Gain From Volatility with Signum
Recent weeks will be long remembered for many reasons. The week of February 17th saw the US equities markets record all-time historical highs for the Dow, S&P 500 and NASDAQ indices while the following weeks recorded the steepest market decline ever recorded. VIX went from a low of 13 to 70+.
At Exegy, we publish a set of predictive signals used by market makers, principal traders and agency execution platforms. These signals have useful lives of microseconds to a second. Our signals are fired with each change to the National Best Bid and Offer (NBBO) across the entire U.S. equity universe.

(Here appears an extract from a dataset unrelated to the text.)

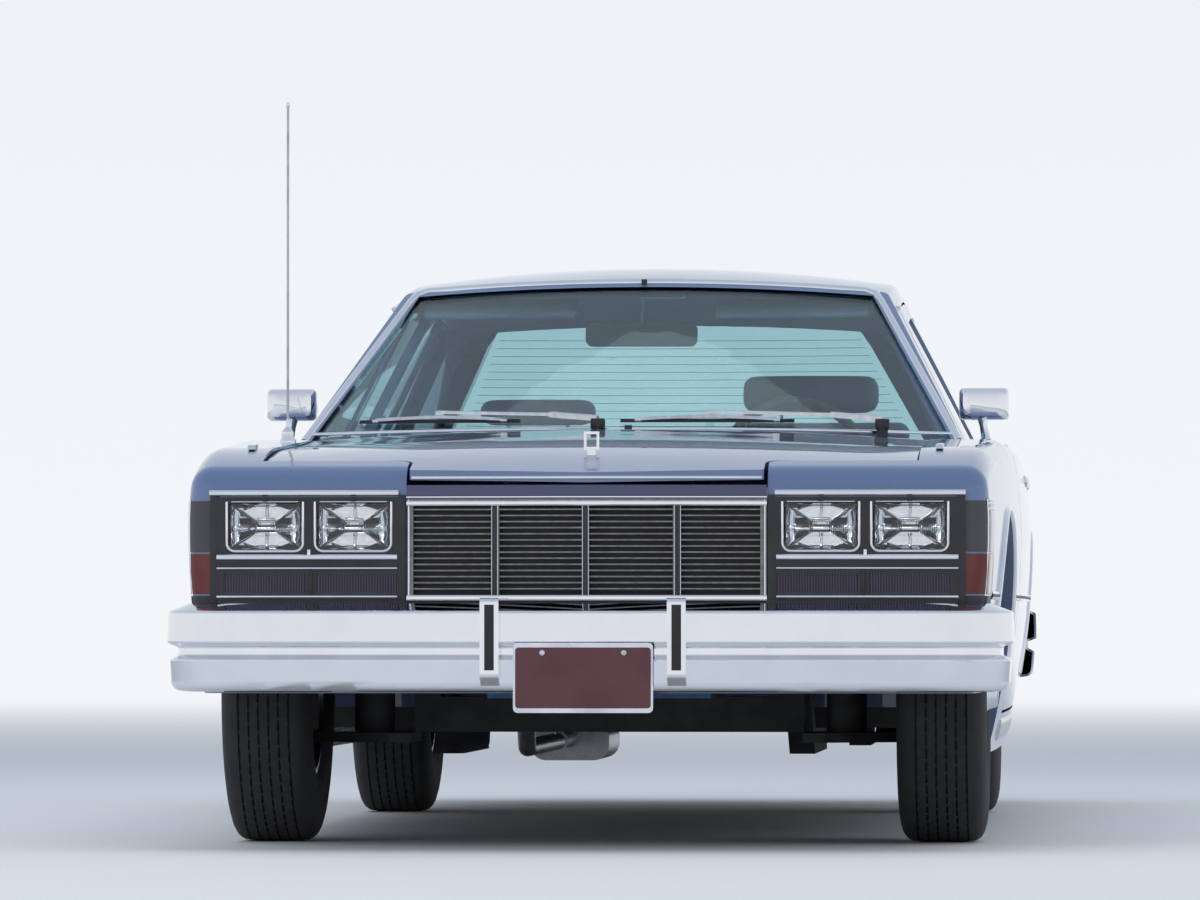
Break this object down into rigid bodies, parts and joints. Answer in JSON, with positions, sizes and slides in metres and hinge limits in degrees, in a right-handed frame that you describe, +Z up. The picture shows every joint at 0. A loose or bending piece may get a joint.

In a normal day, we observe approximately 2 billion changes to the NBBO during the 6 ½ hour trading day of US equities – that’s 86,452 NBBO changes per second on average. Signum, the Exegy name for our signals business, generates predictions of direction (Quote Vector), duration (Quote Fuse), and hidden liquidity (Liquidity Lamp) for every change to the NBBO.
Last week, we observed 4.5+ billion changes a day to the NBBO – that’s 195,085 NBBO changes per second on average. The count of NBBO changes per day is graphed below. For each day, we also divide the NBBO quotes into two categories depending on the amount of time the price remained stable.

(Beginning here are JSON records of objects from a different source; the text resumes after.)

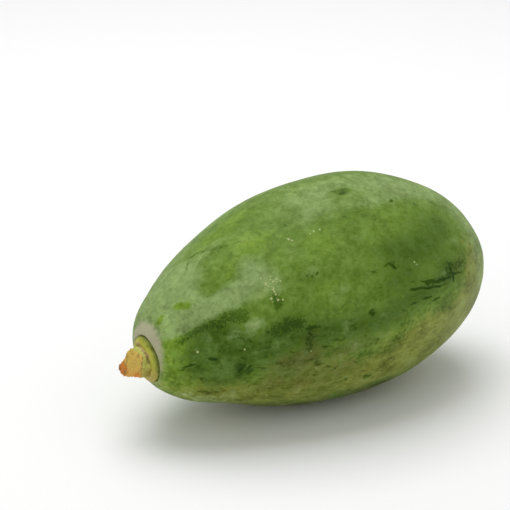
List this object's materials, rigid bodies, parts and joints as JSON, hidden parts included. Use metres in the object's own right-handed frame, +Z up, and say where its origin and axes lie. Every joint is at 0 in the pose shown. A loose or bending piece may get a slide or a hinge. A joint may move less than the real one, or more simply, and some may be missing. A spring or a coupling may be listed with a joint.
{
  "type": "papaya",
  "caption": "Whole unripe green papaya lying on its side, with soft lengthwise ridges, a calyx collar and a short stub of broken stalk.",
  "frame": {"origin": "middle of the small flat spot on the underside that the fruit rests on", "axes": "+Z up off the surface, -X towards the stalk, +X towards the blossom end, +Y across the fruit"},
  "size_m": [0.2502, 0.1397, 0.1335],
  "materials": {
    "fruit_skin": "waxy satin skin with a thin grey bloom, mottled greens, darker scuffs and fine pale specks",
    "stalk": "dry fibrous broken face, tan to orange brown, on a pale yellow-green neck and collar"
  },
  "bodies": {
    "root": {"fruit": "fruit_skin", "stalk": "stalk"}
  },
  "joints": []
}
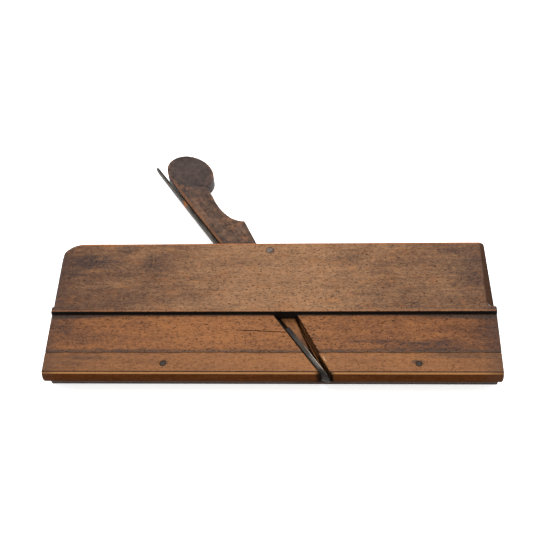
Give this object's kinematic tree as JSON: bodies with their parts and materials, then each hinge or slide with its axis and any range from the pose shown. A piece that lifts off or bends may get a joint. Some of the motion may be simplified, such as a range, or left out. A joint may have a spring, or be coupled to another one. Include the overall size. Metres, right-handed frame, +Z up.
{
  "type": "moulding plane",
  "caption": "Wooden moulding plane lying on its side, with a stepped stock, a profiled sole, a nailed-on sole strip, a tanged iron and a round-headed wedge that slides out",
  "frame": {"origin": "middle of the footprint of the plane as it lies on its blind side, on the surface it lies on", "axes": "+X runs along the stock from heel to toe, +Y from the sole to the top of the stock, +Z up out of the open side"},
  "size_m": [0.2414, 0.1566, 0.024],
  "materials": {
    "stock_wood": "old waxed beech, worn and grimy",
    "strip_wood": "old waxed boxwood, paler than the stock",
    "plug_wood": "end grain, dark",
    "wedge_wood": "dark handled beech with rubbed edges",
    "iron_steel": "forged iron and steel, grey-brown with a little rust",
    "nail_iron": "dark rusted iron"
  },
  "bodies": {
    "stock": {"stock": "stock_wood", "sole_strip_heel": "strip_wood", "sole_strip_toe": "strip_wood", "strip_nail_heel": "nail_iron", "strip_nail_toe": "nail_iron", "cheek_plug": "plug_wood"},
    "iron": {"iron": "iron_steel"},
    "wedge": {"wedge": "wedge_wood"}
  },
  "joints": [
    {"name": "iron_slide", "type": "slide", "parent": "stock", "child": "iron", "axis": [0.5736, -0.8192, 0], "range_m": [-0.004, 0.19]},
    {"name": "wedge_slide", "type": "slide", "parent": "stock", "child": "wedge", "axis": [-0.5736, 0.8192, 0], "range_m": [0, 0.1]}
  ]
}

Notice the sharp rise in the red bars, or the “short fuse” quotes as a percentage of all quotes. Short fuse quotes have durations of 50 milliseconds or less before the next price arrival. These short fuse quotes are now accounting for 20 to 28% of the NBBO quotes in a day, whereas they typically constitute 15 to 18% of NBBO quoting activity. The rise in short fuse quotes serves as a proxy for rising volatility in the marketplace.
The recent volatility was driven by a sell-off in the equity markets that saw stocks in almost every sector lose over 15% of their value. One firm bucking the trend is Virtu Financial Inc., the electronic market making, high frequency trading firm. Virtu benefits from volatility and volume by being market neutral and capturing tiny profits per share on thousands of symbols and millions of shares per day. We expect that Virtu and its peers use predictive signals to enhance their ability to capture more of the spread.

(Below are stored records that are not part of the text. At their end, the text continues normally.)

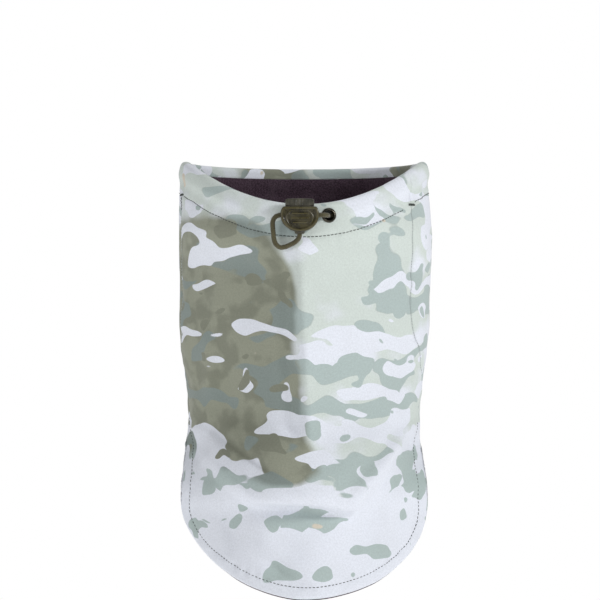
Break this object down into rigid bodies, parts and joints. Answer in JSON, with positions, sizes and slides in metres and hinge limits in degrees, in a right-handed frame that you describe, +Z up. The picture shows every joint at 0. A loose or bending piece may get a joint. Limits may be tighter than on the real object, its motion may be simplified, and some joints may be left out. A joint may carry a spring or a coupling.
{
  "type": "neck gaiter",
  "caption": "Tubular neck and face warmer with a rounded chest bib, a lined softshell body and an elastic drawcord with a spring cord lock at the nose.",
  "frame": {"origin": "centre of the head opening, level with its highest edge", "axes": "+Z up the wearer's head, -Y the way the wearer faces, +X to the right as seen from the front"},
  "size_m": [0.1929, 0.2281, 0.318],
  "materials": {
    "softshell": "printed woven softshell, matt",
    "fleece": "short brushed fleece",
    "thread": "polyester sewing thread",
    "gunmetal": "black oxide, polished",
    "elastic_cord": "braided elastic cord",
    "lock_plastic": "moulded acetal, satin",
    "plunger_plastic": "moulded acetal, satin",
    "spring_steel": "drawn wire"
  },
  "bodies": {
    "gaiter": {"front_shell": "softshell", "back_shell": "softshell", "front_lining": "fleece", "back_lining": "fleece", "channel_stitch_front": "thread", "channel_stitch_back": "thread", "bib_hem_stitch": "thread", "back_hem_stitch": "thread", "left_seam_stitch": "thread", "right_seam_stitch": "thread", "left_bar_tack": "thread", "right_bar_tack": "thread", "eyelet": "gunmetal", "eyelet_washer": "gunmetal", "drawcord": "elastic_cord", "cord_anchor_tack": "thread"},
    "cord_lock": {"lock_body": "lock_plastic", "lock_spring": "spring_steel", "cord_loop": "elastic_cord"},
    "plunger": {"lock_plunger": "plunger_plastic"}
  },
  "joints": [
    {"name": "cord_lock_slide", "type": "slide", "parent": "gaiter", "child": "cord_lock", "axis": [-1, 0, 0], "range_m": [0, 0.01], "deforming": ["cord_loop"]},
    {"name": "plunger_press", "type": "slide", "parent": "cord_lock", "child": "plunger", "axis": [0, 0, -1], "range_m": [0, 0.0025], "stiffness_N_per_m": 1500, "springref_m": -0.002, "deforming": ["lock_spring"]}
  ]
}
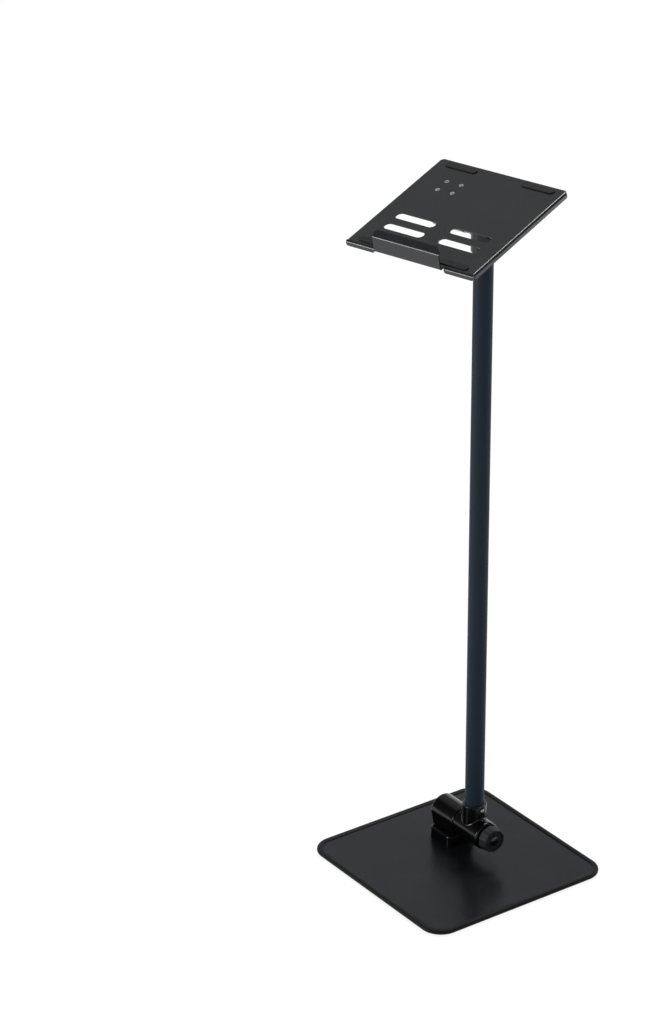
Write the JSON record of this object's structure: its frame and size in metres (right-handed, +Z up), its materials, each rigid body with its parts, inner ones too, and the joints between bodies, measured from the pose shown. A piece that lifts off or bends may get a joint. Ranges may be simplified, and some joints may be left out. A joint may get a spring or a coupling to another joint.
{
  "type": "bike trainer desk",
  "caption": "Free-standing desk for riding on a trainer: a tray with a hooked front lip on a tall pole that tilts over a square, rubber-edged floor plate.",
  "frame": {"origin": "middle of the base's underside, on the floor", "axes": "+Z up, +X to the rider's right, +Y away from the rider; the pole stands upright and the tray is turned and tilted as in the picture"},
  "size_m": [0.355, 0.3567, 1.1869],
  "materials": {
    "plate_black": "satin powder coat",
    "edge_rubber": "matte rubber",
    "pole_blue_black": "satin blue-black paint",
    "hinge_black": "glossy moulded plastic",
    "knob_black": "matte soft-touch plastic",
    "tray_black": "fine-textured powder coat",
    "plug_black": "matte moulded plastic",
    "washer_fibre": "matte fibre composite",
    "zinc_steel": "bright zinc plated",
    "brass": "plain brass"
  },
  "bodies": {
    "base": {"base_plate": "plate_black", "base_edge_trim": "edge_rubber", "base_mat": "edge_rubber", "base_foot": "hinge_black", "base_housing": "hinge_black", "base_end_cap": "plug_black", "base_bolt": "zinc_steel", "base_friction_washer": "washer_fibre", "base_foot_screw_1": "zinc_steel", "base_foot_screw_2": "zinc_steel", "base_foot_screw_3": "zinc_steel", "base_foot_screw_4": "zinc_steel"},
    "pole": {"base_core": "hinge_black", "base_collar_screw": "zinc_steel", "pole_tube": "pole_blue_black", "pole_bottom_plug": "plug_black", "pole_top_plug": "plug_black"},
    "swivel_head": {"head_core": "hinge_black", "head_collar_screw": "zinc_steel"},
    "tray": {"tray_panel": "tray_black", "tray_pad_front_left": "edge_rubber", "tray_pad_front_right": "edge_rubber", "tray_pad_rear_left": "edge_rubber", "tray_pad_rear_right": "edge_rubber", "head_foot": "hinge_black", "head_housing": "hinge_black", "head_end_cap": "plug_black", "head_bolt": "zinc_steel", "head_friction_washer": "washer_fibre", "tray_screw_1": "zinc_steel", "tray_screw_2": "zinc_steel", "tray_screw_3": "zinc_steel", "tray_screw_4": "zinc_steel"},
    "base_clamp_knob": {"base_knob": "knob_black", "base_knob_nut": "brass", "base_knob_cap": "plug_black", "base_pressure_washer": "zinc_steel"},
    "tray_clamp_knob": {"head_knob": "knob_black", "head_knob_nut": "brass", "head_knob_cap": "plug_black", "head_pressure_washer": "zinc_steel"}
  },
  "joints": [
    {"name": "base_tilt", "type": "hinge", "parent": "base", "child": "pole", "pos_m": [0, 0.035, 0.052], "axis": [1, 0, 0], "range_deg": [-75, 75]},
    {"name": "head_swivel", "type": "hinge", "parent": "pole", "child": "swivel_head", "pos_m": [0, 0.035, 1.088], "axis": [0, 0, 1], "continuous": true},
    {"name": "tray_tilt", "type": "hinge", "parent": "swivel_head", "child": "tray", "pos_m": [0, 0.035, 1.124], "axis": [0.9636, 0.2672, 0], "range_deg": [-60, 70]},
    {"name": "base_knob_turn", "type": "hinge", "parent": "base", "child": "base_clamp_knob", "pos_m": [0.0376, 0.035, 0.052], "axis": [1, 0, 0], "range_deg": [0, 360]},
    {"name": "tray_knob_turn", "type": "hinge", "parent": "tray", "child": "tray_clamp_knob", "pos_m": [0.03623, 0.04505, 1.124], "axis": [0.9636, 0.2672, 0], "range_deg": [0, 360]}
  ]
}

Signum offers the opportunity to use the same style of highly-accurate predictive signals as firms with a diverse range of trading strategies. Unique to other vendor-supplied trading signals, Signum’s signals are delivered synchronously with the billions of NBBO quotes for every U.S. equity symbol. This represents a cost-effective, immediately-available solution for firms looking to enhance the performance of their market making, principal trading, or order execution algorithms.
Quote Vector is one of three signals in the Signum portfolio. It delivers a highly accurate prediction of the direction of the next price change to the National Best Bid and National Best Offer. As one way to emphasize the trading performance gains that are achievable, we calculate the theoretical Net Price Improvement for all trades in the US equities market. Simply put, the Net Price Improvement is the sum of the price improvements that could have been attained each day using Quote Vector’s predictions of next price direction. See our whitepaper for more information about our analysis methodology. The chart below shows the Net Price Improvement for the US equities market this year.
Notice that the typical Net Price Improvement value for the first eight weeks of 2020 generally ranged between $15 million and $20 million per day. With the surge in volatility in the past few weeks, the Net Price Improvement achieved a record $51.2 million on February 28. Capturing a fraction of these opportunities can yield substantial improvements to annual trading results. Signum affords you the opportunity to trade smarter by predicting instead of reacting. Position your orders ahead of fading quotes and grab liquidity before it disappears.
[1] We chose 50 milliseconds as the dividing line between “short fuse” and “long fuse” quotes based because approximately 66% of trades occur during the 50 millisecond prelude to an NBBO price change. See our whitepaper on the Quote Fuse signal for more information.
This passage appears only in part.